Control being the big one, I refer to this as being able to control where your data goes to, but also having little ‘model-lockin’, and having the ability to switch out models to less resource-intensive ones.
For workloads that are token-heavy, the cloud does start to make more sense.
These can either be workloads where input lengths are long, a lot of context is given or perhaps conversational history. Generally, workloads that have a lot of tokens help lower the break-even point of the cloud deployment.
In this situation, you’d be paying more to OpenAI or any token-based pricing provider. Whereas you pay for the compute, not the tokens with a cloud provider, so the break-even point becomes a lot lower.
And of course, there are ways to make compute cheaper, either through spot instances (although requiring a different service to Vertex AI and Sagemaker) or savings plans.
Moore’s Law: Where will the cost go?
It wouldn’t be a cost of technology post without mentioning Moore’s law. Moore’s law is an observation that computing power doubles every two years, whereas the cost is halved over that time frame.
The trouble today is that computing demands to run the latest and greatest LLMs outstrip supply. As we’ve seen with the LLaMA model you need one of AWS’s largest models to run. Where a couple of years ago you could get away with running game-changing BERT on a much smaller instance.
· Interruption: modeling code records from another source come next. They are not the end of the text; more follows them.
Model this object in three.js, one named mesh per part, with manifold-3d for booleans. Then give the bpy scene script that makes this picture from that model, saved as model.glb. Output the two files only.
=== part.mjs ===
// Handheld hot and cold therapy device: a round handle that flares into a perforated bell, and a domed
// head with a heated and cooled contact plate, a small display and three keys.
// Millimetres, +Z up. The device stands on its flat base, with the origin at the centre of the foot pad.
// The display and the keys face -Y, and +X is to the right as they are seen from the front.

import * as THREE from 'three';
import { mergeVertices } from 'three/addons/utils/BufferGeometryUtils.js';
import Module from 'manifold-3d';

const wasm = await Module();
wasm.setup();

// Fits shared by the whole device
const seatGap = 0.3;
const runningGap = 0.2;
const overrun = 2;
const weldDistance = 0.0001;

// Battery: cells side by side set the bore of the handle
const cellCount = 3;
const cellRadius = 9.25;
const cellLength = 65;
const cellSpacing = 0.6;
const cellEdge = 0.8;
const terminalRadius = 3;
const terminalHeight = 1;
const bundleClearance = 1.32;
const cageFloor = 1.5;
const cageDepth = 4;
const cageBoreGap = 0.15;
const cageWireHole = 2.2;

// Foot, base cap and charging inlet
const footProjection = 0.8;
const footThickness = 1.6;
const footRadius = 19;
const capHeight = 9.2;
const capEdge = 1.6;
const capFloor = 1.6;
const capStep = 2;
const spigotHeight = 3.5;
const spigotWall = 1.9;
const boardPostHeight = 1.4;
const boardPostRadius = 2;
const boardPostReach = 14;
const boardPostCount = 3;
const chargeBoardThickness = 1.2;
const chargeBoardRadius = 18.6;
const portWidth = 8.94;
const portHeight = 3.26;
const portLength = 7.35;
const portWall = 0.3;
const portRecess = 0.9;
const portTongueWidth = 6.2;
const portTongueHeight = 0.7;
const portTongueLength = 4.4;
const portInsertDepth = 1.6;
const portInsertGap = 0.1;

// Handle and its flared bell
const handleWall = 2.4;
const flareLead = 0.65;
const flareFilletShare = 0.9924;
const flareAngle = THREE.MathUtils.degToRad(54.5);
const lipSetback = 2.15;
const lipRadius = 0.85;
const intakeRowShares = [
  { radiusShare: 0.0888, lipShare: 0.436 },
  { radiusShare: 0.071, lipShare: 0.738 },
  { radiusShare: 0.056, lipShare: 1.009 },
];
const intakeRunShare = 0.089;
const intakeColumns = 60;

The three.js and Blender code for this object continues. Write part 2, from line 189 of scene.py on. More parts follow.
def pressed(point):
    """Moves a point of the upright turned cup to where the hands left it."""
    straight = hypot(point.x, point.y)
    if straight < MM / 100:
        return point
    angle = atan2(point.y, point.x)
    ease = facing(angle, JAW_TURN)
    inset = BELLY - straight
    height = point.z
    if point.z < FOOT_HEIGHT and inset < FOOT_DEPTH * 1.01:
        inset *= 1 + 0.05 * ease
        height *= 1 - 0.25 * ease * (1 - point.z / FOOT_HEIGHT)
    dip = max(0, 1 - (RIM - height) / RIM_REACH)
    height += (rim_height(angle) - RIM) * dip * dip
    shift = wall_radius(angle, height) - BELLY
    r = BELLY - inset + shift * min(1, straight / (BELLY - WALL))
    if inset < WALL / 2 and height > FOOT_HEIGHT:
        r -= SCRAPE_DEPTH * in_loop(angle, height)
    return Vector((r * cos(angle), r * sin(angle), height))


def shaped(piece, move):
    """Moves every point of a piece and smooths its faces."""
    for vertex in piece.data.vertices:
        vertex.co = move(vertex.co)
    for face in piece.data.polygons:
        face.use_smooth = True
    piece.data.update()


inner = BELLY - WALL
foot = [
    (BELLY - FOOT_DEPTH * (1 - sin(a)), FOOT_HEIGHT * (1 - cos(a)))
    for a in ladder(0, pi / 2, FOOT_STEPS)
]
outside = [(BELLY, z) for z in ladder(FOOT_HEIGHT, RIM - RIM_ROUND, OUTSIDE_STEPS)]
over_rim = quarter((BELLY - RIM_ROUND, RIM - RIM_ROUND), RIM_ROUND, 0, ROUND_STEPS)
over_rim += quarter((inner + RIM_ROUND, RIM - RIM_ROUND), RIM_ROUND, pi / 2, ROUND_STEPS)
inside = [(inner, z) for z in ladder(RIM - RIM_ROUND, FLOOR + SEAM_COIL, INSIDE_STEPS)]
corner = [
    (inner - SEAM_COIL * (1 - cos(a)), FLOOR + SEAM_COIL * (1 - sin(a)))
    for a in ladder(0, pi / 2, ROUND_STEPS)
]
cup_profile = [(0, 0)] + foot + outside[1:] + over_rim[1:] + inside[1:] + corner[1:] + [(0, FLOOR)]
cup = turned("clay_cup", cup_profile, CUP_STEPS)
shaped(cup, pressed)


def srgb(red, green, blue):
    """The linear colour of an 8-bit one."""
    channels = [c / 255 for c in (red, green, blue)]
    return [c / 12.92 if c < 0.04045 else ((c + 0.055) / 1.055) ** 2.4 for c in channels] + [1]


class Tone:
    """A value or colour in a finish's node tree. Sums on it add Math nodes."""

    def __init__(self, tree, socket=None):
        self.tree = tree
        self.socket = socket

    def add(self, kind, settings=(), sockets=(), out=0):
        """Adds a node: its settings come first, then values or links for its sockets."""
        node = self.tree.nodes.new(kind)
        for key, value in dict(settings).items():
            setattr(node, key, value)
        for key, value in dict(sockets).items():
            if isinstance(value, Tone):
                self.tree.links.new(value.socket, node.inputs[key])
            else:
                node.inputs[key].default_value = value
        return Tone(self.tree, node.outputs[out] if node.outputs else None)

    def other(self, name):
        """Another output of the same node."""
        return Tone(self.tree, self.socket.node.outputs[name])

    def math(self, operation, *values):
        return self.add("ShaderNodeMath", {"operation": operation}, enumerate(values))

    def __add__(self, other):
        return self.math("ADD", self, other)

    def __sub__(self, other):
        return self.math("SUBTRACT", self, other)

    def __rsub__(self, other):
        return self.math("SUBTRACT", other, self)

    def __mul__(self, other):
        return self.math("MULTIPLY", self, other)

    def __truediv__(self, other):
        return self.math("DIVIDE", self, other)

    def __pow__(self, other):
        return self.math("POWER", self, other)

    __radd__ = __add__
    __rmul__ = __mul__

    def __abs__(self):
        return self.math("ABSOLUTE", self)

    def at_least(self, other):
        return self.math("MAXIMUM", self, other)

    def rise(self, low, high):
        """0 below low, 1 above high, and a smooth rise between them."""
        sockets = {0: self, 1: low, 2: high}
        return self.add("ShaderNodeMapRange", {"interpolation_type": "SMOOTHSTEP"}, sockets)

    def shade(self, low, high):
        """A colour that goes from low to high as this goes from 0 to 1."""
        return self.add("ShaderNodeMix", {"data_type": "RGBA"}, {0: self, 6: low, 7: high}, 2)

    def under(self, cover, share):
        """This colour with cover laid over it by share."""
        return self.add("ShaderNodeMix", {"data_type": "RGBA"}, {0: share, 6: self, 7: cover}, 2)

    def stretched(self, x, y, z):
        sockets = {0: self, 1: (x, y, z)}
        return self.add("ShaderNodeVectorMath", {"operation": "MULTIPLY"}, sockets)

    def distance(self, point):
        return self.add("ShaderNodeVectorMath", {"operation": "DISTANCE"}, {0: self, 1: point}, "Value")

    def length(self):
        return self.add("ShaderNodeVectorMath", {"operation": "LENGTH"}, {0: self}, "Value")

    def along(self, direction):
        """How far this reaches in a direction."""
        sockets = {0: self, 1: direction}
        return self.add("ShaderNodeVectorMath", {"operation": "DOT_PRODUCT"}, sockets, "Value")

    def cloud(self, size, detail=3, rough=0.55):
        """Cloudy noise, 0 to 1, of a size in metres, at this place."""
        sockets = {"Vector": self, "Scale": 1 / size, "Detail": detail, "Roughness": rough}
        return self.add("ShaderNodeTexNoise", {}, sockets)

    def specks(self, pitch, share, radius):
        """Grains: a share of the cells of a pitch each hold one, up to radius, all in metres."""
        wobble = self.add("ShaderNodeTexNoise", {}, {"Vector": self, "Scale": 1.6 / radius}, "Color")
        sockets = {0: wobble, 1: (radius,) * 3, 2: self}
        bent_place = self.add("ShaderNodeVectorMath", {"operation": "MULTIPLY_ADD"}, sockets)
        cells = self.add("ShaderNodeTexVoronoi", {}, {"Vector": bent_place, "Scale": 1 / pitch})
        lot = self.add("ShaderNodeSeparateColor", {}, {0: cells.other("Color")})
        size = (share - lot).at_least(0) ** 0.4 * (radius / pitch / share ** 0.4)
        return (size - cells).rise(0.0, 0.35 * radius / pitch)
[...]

Although the cost of these GPUs will likely come down over the next few years, I believe the cost of keeping up with the latest algorithms will keep increasing for the foreseeable future.
Conclusion
Many factors should influence the buy vs build decision of LLMs. Today, we’ve only explored one of them - cost. In future posts, I’ll dig a little deeper into other considerations you may face.